* **PROBLEM DESCRIPTION**: Please set down exactly the lines of the listing below from the line containing "Write the build123d" through the line containing "# drawn at rest, fully out.", both lines included, leaving out all other lines.

* **RECORDS PROVIDED**:
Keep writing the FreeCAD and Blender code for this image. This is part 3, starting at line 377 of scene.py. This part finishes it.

==

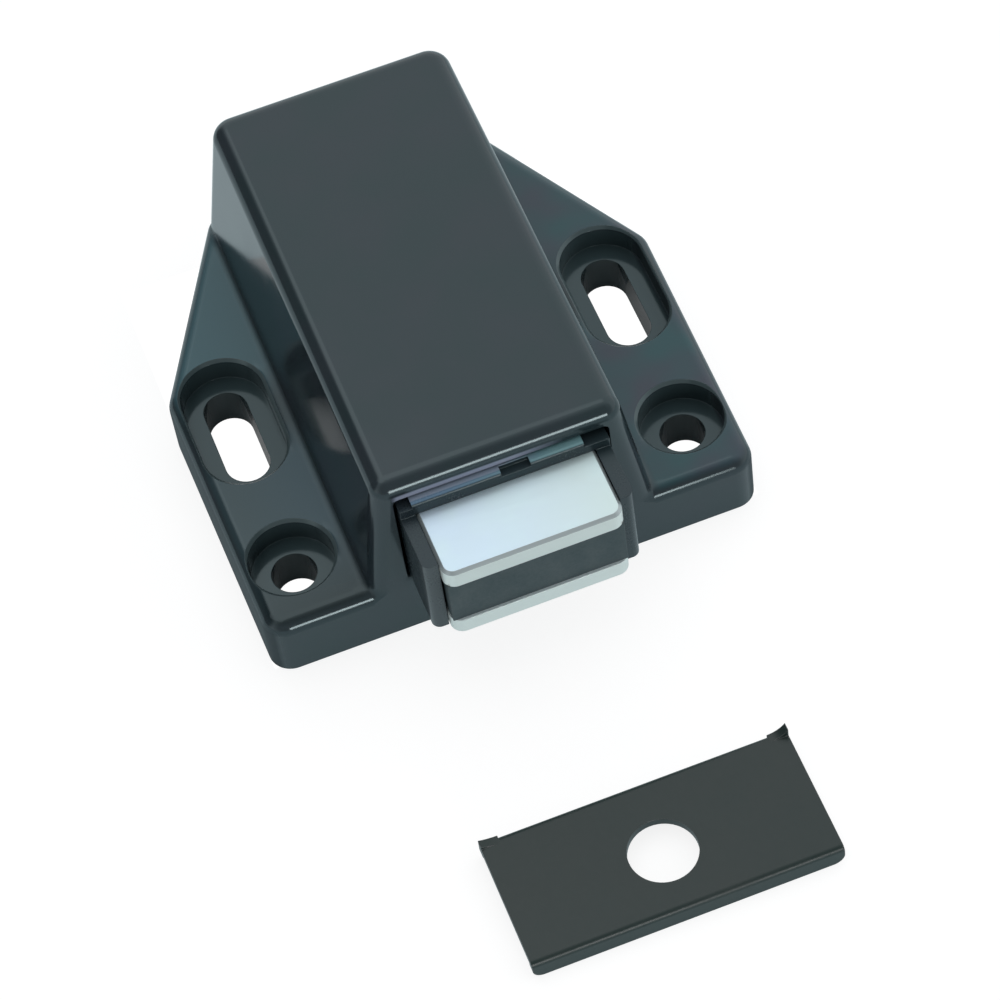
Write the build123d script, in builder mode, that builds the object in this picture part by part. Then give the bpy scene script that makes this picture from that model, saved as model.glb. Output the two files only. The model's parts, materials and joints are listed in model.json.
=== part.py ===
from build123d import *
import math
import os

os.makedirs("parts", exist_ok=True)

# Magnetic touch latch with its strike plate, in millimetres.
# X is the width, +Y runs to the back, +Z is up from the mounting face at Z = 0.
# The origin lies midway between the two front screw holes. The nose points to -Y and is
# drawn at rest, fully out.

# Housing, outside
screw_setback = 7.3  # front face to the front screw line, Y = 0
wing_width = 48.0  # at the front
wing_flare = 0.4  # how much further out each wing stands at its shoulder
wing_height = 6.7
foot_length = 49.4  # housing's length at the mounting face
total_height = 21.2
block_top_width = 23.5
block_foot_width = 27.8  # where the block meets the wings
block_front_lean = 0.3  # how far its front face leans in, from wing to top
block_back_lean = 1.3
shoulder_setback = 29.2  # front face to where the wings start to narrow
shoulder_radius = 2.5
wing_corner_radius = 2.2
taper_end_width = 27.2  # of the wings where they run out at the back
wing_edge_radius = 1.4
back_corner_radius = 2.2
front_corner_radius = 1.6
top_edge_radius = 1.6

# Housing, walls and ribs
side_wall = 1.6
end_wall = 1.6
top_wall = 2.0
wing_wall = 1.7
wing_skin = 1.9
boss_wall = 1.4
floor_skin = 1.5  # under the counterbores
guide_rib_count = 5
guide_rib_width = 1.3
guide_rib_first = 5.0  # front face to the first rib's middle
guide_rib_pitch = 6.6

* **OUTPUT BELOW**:
Write the build123d script, in builder mode, that builds the object in this picture part by part. Then give the bpy scene script that makes this picture from that model, saved as model.glb. Output the two files only. The model's parts, materials and joints are listed in model.json.
=== part.py ===
from build123d import *
import math
import os

os.makedirs("parts", exist_ok=True)

# Magnetic touch latch with its strike plate, in millimetres.
# X is the width, +Y runs to the back, +Z is up from the mounting face at Z = 0.
# The origin lies midway between the two front screw holes. The nose points to -Y and is
# drawn at rest, fully out.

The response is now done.